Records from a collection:
------------------------------------

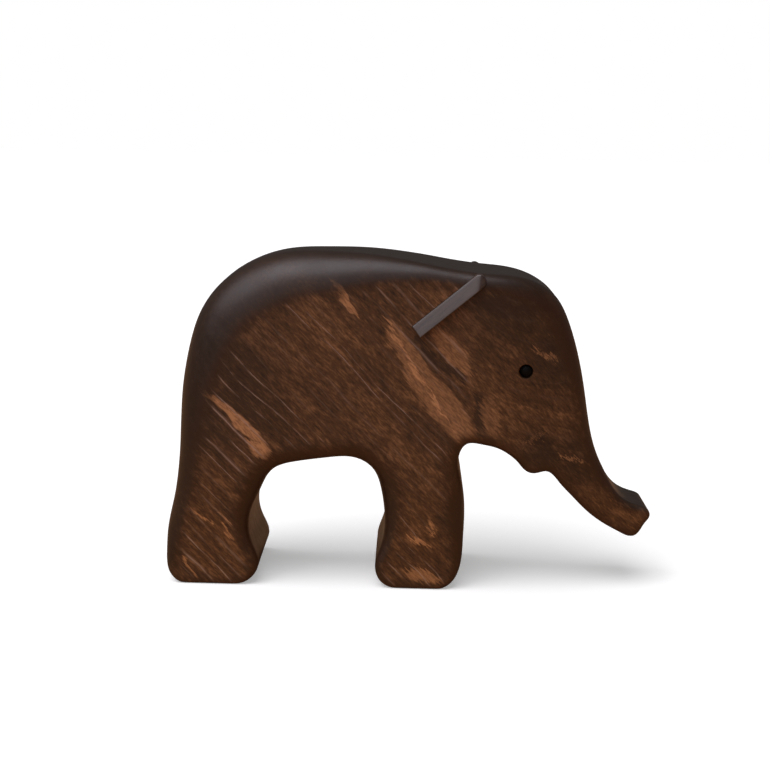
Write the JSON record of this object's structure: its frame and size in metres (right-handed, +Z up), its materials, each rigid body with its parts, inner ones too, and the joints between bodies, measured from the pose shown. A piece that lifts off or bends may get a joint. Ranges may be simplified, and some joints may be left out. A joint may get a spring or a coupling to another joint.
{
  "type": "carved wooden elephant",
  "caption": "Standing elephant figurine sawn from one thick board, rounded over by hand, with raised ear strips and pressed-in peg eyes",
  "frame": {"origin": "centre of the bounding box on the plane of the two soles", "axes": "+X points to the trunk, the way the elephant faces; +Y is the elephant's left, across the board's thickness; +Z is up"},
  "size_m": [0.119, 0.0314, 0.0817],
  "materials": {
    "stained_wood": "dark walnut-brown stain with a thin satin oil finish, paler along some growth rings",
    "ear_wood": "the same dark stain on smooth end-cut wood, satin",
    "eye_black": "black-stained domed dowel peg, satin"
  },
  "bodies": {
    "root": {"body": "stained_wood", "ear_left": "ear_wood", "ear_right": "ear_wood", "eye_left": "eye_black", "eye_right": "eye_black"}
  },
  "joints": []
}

------------------------------------

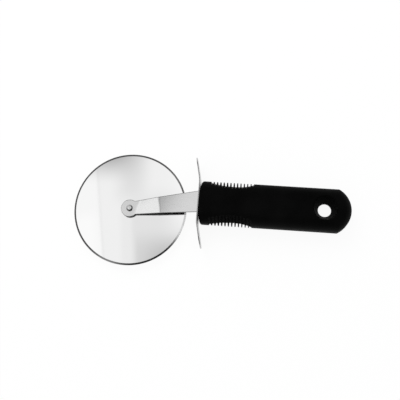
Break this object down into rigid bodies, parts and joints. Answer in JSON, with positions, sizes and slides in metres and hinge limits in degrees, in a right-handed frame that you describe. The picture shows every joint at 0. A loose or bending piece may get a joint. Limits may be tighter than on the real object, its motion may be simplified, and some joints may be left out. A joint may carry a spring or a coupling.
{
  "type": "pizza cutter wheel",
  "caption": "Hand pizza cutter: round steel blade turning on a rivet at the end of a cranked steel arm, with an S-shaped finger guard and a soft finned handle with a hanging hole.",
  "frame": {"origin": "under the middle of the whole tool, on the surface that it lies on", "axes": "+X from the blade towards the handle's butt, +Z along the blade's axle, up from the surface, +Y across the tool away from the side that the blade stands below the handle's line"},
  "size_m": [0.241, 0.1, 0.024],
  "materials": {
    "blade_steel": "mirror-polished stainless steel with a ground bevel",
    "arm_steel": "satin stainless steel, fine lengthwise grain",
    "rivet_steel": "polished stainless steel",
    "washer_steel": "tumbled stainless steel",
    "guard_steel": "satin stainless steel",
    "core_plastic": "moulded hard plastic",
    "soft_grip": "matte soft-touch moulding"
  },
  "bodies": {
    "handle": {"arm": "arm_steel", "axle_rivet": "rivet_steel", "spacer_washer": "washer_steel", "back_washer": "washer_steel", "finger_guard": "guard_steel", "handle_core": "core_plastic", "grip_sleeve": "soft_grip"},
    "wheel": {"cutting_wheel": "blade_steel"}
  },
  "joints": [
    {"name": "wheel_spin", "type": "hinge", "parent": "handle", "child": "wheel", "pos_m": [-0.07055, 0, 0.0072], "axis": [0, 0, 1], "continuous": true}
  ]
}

------------------------------------

| TASK DETAILS |
From the listing above, collect each line in which the string "JSON" appears.

| RESULT OF THIS TASK |
Write the JSON record of this object's structure: its frame and size in metres (right-handed, +Z up), its materials, each rigid body with its parts, inner ones too, and the joints between bodies, measured from the pose shown. A piece that lifts off or bends may get a joint. Ranges may be simplified, and some joints may be left out. A joint may get a spring or a coupling to another joint.
Break this object down into rigid bodies, parts and joints. Answer in JSON, with positions, sizes and slides in metres and hinge limits in degrees, in a right-handed frame that you describe. The picture shows every joint at 0. A loose or bending piece may get a joint. Limits may be tighter than on the real object, its motion may be simplified, and some joints may be left out. A joint may carry a spring or a coupling.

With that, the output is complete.